2023-03-30: Multilib, profiling runtime

Participants

  1. Gulfem Savrun Yeniceri

  2. Henry Cox

  3. Mandeep Singh Grang

  4. Michael Jones

  5. Nathan Sidwell

  6. Prabhu Rajasekaran

  7. Paul Kirth

  8. Petr Hosek

  9. Pierre

  10. Siva Chandra

  11. Stan

  12. Vince Del Vecchio

  13. Yung-Chia Lin

  14. Peter Smith

  15. Volodymyr Turanskyy

Agenda

  1. Multilib code reviews.

  2. Other code reviews in progress.

  3. Embedded profiling runtime. Include profiling lib? · Issue #197 · ARM-software/LLVM-embedded-toolchain-for-Arm · GitHub and Profiling contribution by rgrr · Pull Request #204 · ARM-software/LLVM-embedded-toolchain-for-Arm · GitHub

  4. Building runtimes for bare-metal.

Discussion

Multilibs code review

  • RFC and list of patches [RFC] Multilib - #5 by mplatings

  • Peter: The reviews are accepted by Arm, need confirmation from others in the community.

  • Petr: Will follow up on remaining reviews shortly.

  • Peter: A related question: In case there is a newlib installed from a distro package: how to make it work with clang?

    • Option could be to provide the config file to point there.

    • Could we inject an external multilib config file to use an existing set of multilibs?

    • Petr: There was a comment in the review that now the location of the yaml file is hardcoded - would be great to allow configuring it via a command line option, would solve this use case as well.

Other code reviews

Profiling runtime

  • Peter: A request raised for the LLVM Embedded Toolchains for Arm Issue #197

  • One option is to create a trivial runtime that would dump the counters somewhere as suggested in the issue discussion thread.

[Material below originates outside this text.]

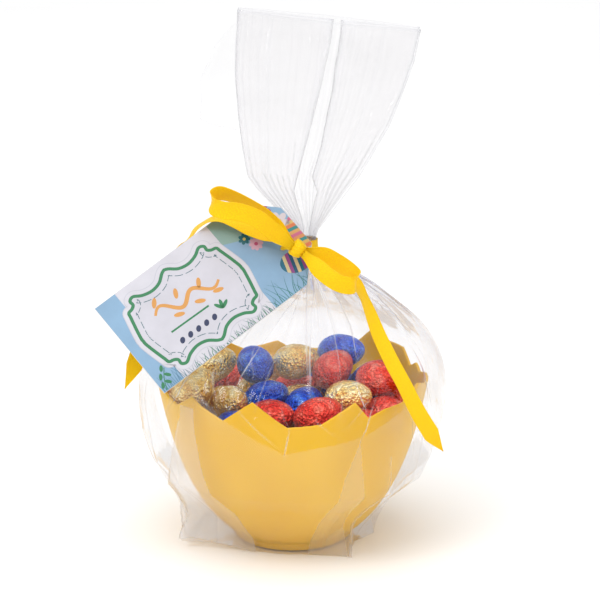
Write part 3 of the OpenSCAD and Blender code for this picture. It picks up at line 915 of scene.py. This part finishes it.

  • Wider question is how to add bare-metal support to the compiter_rt?

  • The PR Pull Request #204 suggests an implementation based on reusing compiler_rt pieces, which goes in the right direction, but only provides a very narrow Arm semihosting-specific implementation. How to generalise?

  • Can we provide an interface inside compiler_rt that can be used to tailor actual implementation of storing the data, suitable for bare-metal use cases as well?

  • Petr: The idea makes sense, the profile runtime is not in the best shape now, it would be great to refactor it and rewrite in C++. Would be good to have a header-only minimal implementation to allow easy reuse between actual implementations.

  • The team is very much interested in the implementation, but there was a lack of time to progress.

  • https://cs.opensource.google/fuchsia/fuchsia/+/main:src/lib/llvm-profdata/llvm-profdata.cc is an example of a minimal runtime we use for our kernel, we would like to break it up and upstream individual pieces so it can be reused for other embedded targets.

  • Exists a local patch in progress, the team will need help to progress it upstream.

  • Best way to start would be to do clean up/refactoring.

  • People who have downstream modifications - would be useful to know what kind of changes are there and why, i.e. how to refactor to accommodate for these? Examples:

    • Split of data to minimise the size of the resulting executable.

    • Size of counters: 32 vs 64 bits.

    • One runtime is used for both profiling and code coverage, thus maintains data for both - could be configurable.

  • Petr may post on Discourse a list of ideas for refactoring based on internal discussions.

  • A good topic to discuss in EuroLLVM 2023.

Building runtimes for bare-metal

It may be of interest to people following this thread that LLVM Embedded Toolchain for Arm 16.0.0 has been released, including multilib. Feedback is very welcome either in the GitHub issues or in the multilib RFC.

(Suggestions also welcome if you think this such announcements are of interest in another channel/thread/category…)

2023-04-27: Code reviews, LLD section packing

Participants

  1. Petr Hosek

  2. Alan Phipps

  3. Anton Rapetov

  4. Daniel Thornburgh

  5. Garrett Van Mourik

  6. Henry Cox

  7. Mhe

  8. Michael Jones

  9. Nathan Sidwell

  10. Scott

  11. Siva Chandra

  12. Stan

  13. Tue Ly

  14. Vince Del Vecchio

  15. Yung-Chia Lin

  16. Simon Butcher

  17. Peter Smith

  18. Volodymyr Turanskyy

Agenda

  1. EuroLLVM - any topics/preparations for the round tables?
  2. Multilib support - still some outstanding questions.
  3. MC/DC coverage - there were some review comments.
  4. Profiling runtimes - no patches yet, any more input as discussed last time?
  5. LLD Linker Section Packing

Discussion

EuroLLVM

  • Peter requested a roundtable for embedded toolchains, however there was no confirmation yet.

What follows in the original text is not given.